Comparing SQL databases and Hadoop
Given that Hadoop is a framework for processing data, what makes it better than standard relational databases, the workhorse of data processing in most of today’s applications? One reason is that SQL (structured query language) is by design targeted at structured data. Many of Hadoop’s initial applications deal with unstructured data such as text. From this perspective Hadoop provides a more general paradigm than SQL.
For working only with structured data, the comparison is more nuanced. In principle, SQL and Hadoop can be complementary, as SQL is a query language which can be implemented on top of Hadoop as the execution engine.

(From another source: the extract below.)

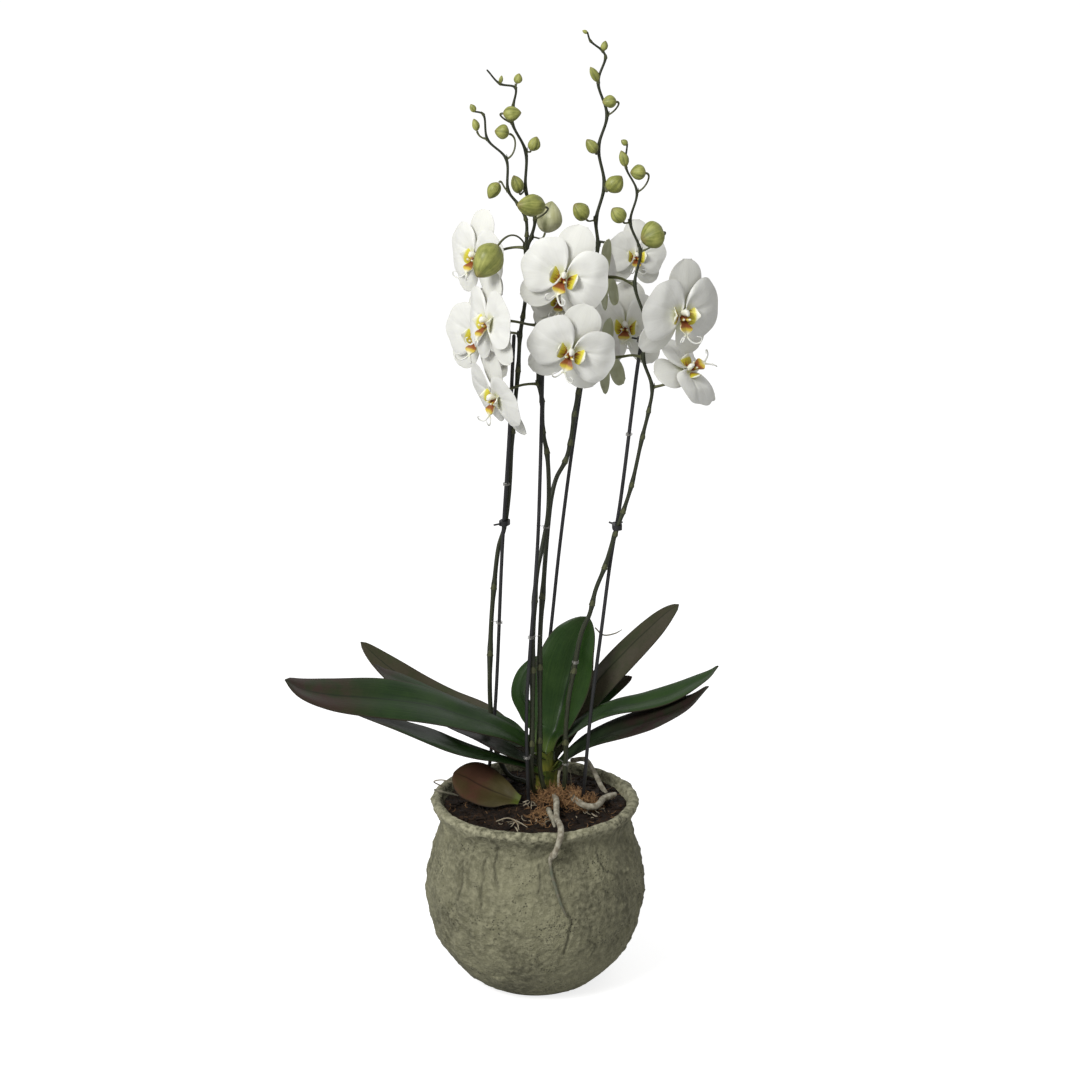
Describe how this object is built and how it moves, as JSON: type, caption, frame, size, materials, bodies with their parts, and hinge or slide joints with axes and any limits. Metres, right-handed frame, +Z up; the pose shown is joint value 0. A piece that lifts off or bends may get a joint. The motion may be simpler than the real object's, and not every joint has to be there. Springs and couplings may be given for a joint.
{
  "type": "potted orchid",
  "caption": "Moth orchid with several tall flowering stalks on stakes, strap leaves and loose roots, in a round stoneware pot with a flared rim.",
  "frame": {"origin": "centre of the pot's flat foot, on the surface it stands on", "axes": "+Z up, along the plant; the front of the plant faces -Y, +X to its right as seen from the front"},
  "size_m": [0.4488, 0.2518, 0.9914],
  "materials": {
    "stoneware": "rough grey-olive stoneware with crackled, wrinkled surface",
    "potting_mix": "damp dark bark and fibre",
    "crown": "waxy yellow-green leaf sheaths",
    "moss": "dry brown moss fibre",
    "leaf": "leathery dark green, satin",
    "leaf_old": "leathery bronze-purple, dull",
    "stake": "black plastic, satin",
    "spike": "dark olive-brown stalk",
    "clip": "black plastic",
    "root": "silvery aerial root",
    "petal": "white, soft satin",
    "bud": "olive-green, satin"
  },
  "bodies": {
    "root": {"pot": "stoneware", "potting_mix": "potting_mix", "crown": "crown", "moss_tuft": "moss", "leaf_left_long": "leaf", "leaf_left_low": "leaf", "leaf_left_inner": "leaf", "leaf_back_left": "leaf", "leaf_left_cupped": "leaf", "leaf_upright": "leaf", "leaf_back": "leaf", "leaf_right_high": "leaf", "leaf_right_small": "leaf", "leaf_right_green": "leaf", "leaf_right_low": "leaf", "leaf_old": "leaf_old", "stake_1": "stake", "stake_2": "stake", "stake_3": "stake", "stake_4": "stake", "spike_1": "spike", "spike_2": "spike", "spike_3": "spike", "spike_4": "spike", "clip_low_left": "clip", "clip_low_right": "clip", "clip_high_right": "clip", "root_over_rim": "root", "root_coiled": "root", "root_back": "root", "flower_1_1": "petal", "flower_1_2": "petal", "flower_2_1": "petal", "flower_2_2": "petal", "flower_2_3": "petal", "flower_3_1": "petal", "flower_3_2": "petal", "flower_3_3": "petal", "flower_3_4": "petal", "flower_4_1": "petal", "flower_4_2": "petal", "flower_4_3": "petal", "flower_4_4": "petal", "bud_1_1": "bud", "bud_1_2": "bud", "bud_1_3": "bud", "bud_2_1": "bud", "bud_2_2": "bud", "bud_2_3": "bud", "bud_2_4": "bud", "bud_2_5": "bud", "bud_2_6": "bud", "bud_2_7": "bud", "bud_3_1": "bud", "bud_3_2": "bud", "bud_3_3": "bud", "bud_3_4": "bud", "bud_4_1": "bud", "bud_4_2": "bud", "bud_4_3": "bud"}
  },
  "joints": []
}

But in practice, SQL databases tend to refer to a whole set of legacy technologies, with several dominant vendors, optimized for a historical set of applications. Many of these existing commercial databases are a mismatch to the requirements that Hadoop targets.
With that in mind, let’s make a more detailed comparison of Hadoop with typical SQL databases on specific dimensions.
SCALE-OUT INSTEAD OF SCALE-UP
Scaling commercial relational databases is expensive. Their design is more friendly to scaling up. To run a bigger database you need to buy a bigger machine. In fact, it’s not unusual to see server vendors market their expensive high-end machines as “database-class servers.” Unfortunately, at some point there won’t be a big enough machine available for the larger data sets. More importantly, the high-end machines are not cost effective for many applications. Hadoop clusters with ten to hundreds of machines is standard. In fact, other than for development purposes, there’s no reason to run Hadoop on a single server.
KEY/VALUE PAIRS INSTEAD OF RELATIONAL TABLES
A fundamental tenet of relational databases is that data resides in tables having relational structure defined by a schema . Although the relational model has great formal properties, many modern applications deal with data types that don’t fit well into this model. Text documents, images, and XML files are popular examples. Also, large data sets are often unstructured or semistructured. Hadoop uses key/value pairs as its basic data unit, which is flexible enough to work with the less-structured data types. In Hadoop, data can originate in any form, but it eventually transforms into (key/value) pairs for the processing functions to work on.
FUNCTIONAL PROGRAMMING (MAPREDUCE) INSTEAD OF DECLARATIVE QUERIES (SQL)
SQL is fundamentally a high-level declarative language. You query data by stating the result you want and let the database engine figure out how to derive it. Under MapReduce you specify the actual steps in processing the data, which is more analogous to an execution plan for a SQL engine . Under SQL you have query statements; under MapReduce you have scripts and codes. MapReduce allows you to process data in a more general fashion than SQL queries. For example, you can build complex statistical models from your data or reformat your image data. SQL is not well designed for such tasks.
OFFLINE BATCH PROCESSING INSTEAD OF ONLINE TRANSACTIONS
Hadoop is designed for offline processing and analysis of large-scale data. It doesn’t work for random reading and writing of a few records, which is the type of load for online transaction processing. In fact, as of this writing (and in the foreseeable future), Hadoop is best used as a write-once , read-many-times type of data store. In this aspect it’s similar to data warehouses in the SQL world.